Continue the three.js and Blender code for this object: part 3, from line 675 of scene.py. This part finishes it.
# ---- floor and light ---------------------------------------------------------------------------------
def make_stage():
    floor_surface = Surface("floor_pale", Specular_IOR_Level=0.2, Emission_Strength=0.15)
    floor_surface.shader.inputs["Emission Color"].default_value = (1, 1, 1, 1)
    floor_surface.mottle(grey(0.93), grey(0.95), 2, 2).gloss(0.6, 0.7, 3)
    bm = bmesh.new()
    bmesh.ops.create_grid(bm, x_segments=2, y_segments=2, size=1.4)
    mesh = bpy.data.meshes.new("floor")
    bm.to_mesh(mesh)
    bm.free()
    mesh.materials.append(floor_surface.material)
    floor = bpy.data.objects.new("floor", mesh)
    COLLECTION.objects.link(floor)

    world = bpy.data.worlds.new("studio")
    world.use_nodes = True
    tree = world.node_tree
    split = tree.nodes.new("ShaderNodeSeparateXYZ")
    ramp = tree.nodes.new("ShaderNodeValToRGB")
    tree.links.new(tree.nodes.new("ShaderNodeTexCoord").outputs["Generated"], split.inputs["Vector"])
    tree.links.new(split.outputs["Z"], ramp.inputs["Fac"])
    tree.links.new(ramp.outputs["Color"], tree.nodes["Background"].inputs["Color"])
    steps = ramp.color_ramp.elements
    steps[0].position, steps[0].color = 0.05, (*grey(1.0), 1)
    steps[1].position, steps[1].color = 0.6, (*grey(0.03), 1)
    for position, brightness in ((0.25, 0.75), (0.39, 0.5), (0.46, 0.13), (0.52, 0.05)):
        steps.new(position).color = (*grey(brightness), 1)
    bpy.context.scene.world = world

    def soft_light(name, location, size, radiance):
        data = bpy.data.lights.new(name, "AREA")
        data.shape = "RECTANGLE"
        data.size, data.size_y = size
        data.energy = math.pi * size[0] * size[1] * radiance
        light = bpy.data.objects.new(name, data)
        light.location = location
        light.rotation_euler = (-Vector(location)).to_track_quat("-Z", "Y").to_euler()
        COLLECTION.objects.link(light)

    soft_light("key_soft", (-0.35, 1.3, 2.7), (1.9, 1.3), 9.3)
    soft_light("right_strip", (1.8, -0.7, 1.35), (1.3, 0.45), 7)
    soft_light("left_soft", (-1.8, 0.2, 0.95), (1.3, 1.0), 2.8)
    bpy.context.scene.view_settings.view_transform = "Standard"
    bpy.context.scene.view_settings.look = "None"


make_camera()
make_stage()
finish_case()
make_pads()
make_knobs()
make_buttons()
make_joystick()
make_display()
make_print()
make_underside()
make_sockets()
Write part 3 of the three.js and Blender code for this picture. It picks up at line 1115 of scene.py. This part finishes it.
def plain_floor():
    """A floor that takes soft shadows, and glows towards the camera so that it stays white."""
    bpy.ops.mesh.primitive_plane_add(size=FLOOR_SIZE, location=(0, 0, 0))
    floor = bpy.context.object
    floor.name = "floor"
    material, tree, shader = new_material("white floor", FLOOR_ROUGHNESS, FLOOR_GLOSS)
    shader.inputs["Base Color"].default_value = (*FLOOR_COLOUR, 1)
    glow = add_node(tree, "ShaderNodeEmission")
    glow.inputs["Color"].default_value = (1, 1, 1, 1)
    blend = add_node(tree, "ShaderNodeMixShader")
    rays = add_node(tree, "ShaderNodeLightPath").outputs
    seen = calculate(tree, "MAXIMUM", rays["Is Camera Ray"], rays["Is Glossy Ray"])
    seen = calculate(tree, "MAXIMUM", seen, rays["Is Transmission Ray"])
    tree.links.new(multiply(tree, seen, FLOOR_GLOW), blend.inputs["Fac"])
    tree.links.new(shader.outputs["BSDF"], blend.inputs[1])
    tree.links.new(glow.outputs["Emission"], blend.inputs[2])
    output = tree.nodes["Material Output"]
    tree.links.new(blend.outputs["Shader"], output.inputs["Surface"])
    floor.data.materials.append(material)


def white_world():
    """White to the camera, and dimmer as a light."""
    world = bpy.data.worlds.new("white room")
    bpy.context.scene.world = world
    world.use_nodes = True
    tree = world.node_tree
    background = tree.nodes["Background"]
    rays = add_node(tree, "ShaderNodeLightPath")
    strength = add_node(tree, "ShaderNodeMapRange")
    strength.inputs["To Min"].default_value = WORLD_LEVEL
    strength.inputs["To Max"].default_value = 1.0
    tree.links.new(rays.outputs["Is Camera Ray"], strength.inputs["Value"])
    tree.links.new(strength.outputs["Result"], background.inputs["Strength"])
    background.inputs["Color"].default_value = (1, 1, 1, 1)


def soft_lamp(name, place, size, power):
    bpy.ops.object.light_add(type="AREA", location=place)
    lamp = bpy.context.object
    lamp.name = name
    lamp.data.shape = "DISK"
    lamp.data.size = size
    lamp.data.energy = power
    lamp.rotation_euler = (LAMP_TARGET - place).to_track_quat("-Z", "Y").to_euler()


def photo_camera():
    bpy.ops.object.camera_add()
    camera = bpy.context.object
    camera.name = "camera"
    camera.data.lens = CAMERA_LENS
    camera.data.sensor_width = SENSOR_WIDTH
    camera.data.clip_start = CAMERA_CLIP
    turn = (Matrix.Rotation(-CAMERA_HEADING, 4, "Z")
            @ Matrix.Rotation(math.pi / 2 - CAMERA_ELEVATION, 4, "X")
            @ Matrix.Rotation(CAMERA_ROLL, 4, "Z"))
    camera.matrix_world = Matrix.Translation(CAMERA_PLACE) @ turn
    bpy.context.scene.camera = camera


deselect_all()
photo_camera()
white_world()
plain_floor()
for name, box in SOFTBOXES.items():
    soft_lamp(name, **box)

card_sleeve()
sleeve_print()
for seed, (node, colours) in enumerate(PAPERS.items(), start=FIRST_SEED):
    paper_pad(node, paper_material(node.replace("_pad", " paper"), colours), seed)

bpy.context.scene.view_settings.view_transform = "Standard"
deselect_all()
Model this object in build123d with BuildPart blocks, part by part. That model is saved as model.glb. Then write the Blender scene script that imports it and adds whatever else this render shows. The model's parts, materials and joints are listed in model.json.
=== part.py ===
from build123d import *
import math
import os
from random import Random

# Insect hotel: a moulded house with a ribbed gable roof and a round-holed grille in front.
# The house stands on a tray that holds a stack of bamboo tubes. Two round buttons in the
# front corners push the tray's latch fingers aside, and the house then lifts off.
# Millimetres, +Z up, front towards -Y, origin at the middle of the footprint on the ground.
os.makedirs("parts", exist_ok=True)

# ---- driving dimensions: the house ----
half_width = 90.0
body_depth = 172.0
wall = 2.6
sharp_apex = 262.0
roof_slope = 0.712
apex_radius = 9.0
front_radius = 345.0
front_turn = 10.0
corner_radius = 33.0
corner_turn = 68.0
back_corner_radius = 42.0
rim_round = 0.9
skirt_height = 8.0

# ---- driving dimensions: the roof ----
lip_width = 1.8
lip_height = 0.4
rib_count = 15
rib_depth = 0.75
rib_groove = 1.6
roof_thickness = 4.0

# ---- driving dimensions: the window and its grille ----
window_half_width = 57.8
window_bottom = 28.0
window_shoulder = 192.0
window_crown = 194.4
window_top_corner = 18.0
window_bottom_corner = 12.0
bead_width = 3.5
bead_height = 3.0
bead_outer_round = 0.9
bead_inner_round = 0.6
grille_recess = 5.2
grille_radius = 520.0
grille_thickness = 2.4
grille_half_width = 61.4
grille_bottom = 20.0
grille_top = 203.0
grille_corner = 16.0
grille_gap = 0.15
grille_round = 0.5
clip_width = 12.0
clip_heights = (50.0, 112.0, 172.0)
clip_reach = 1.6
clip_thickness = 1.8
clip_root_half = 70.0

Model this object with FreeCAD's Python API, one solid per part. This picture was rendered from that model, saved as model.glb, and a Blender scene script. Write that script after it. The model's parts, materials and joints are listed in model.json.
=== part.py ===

• _WHAT IS ASKED_:
Look at the material above and copy, word for word, its lines from the first through the one containing "COLLECTION.objects.link(floor)".

• _CORRECT RESULT_:
Continue the three.js and Blender code for this object: part 3, from line 675 of scene.py. This part finishes it.
# ---- floor and light ---------------------------------------------------------------------------------
def make_stage():
    floor_surface = Surface("floor_pale", Specular_IOR_Level=0.2, Emission_Strength=0.15)
    floor_surface.shader.inputs["Emission Color"].default_value = (1, 1, 1, 1)
    floor_surface.mottle(grey(0.93), grey(0.95), 2, 2).gloss(0.6, 0.7, 3)
    bm = bmesh.new()
    bmesh.ops.create_grid(bm, x_segments=2, y_segments=2, size=1.4)
    mesh = bpy.data.meshes.new("floor")
    bm.to_mesh(mesh)
    bm.free()
    mesh.materials.append(floor_surface.material)
    floor = bpy.data.objects.new("floor", mesh)
    COLLECTION.objects.link(floor)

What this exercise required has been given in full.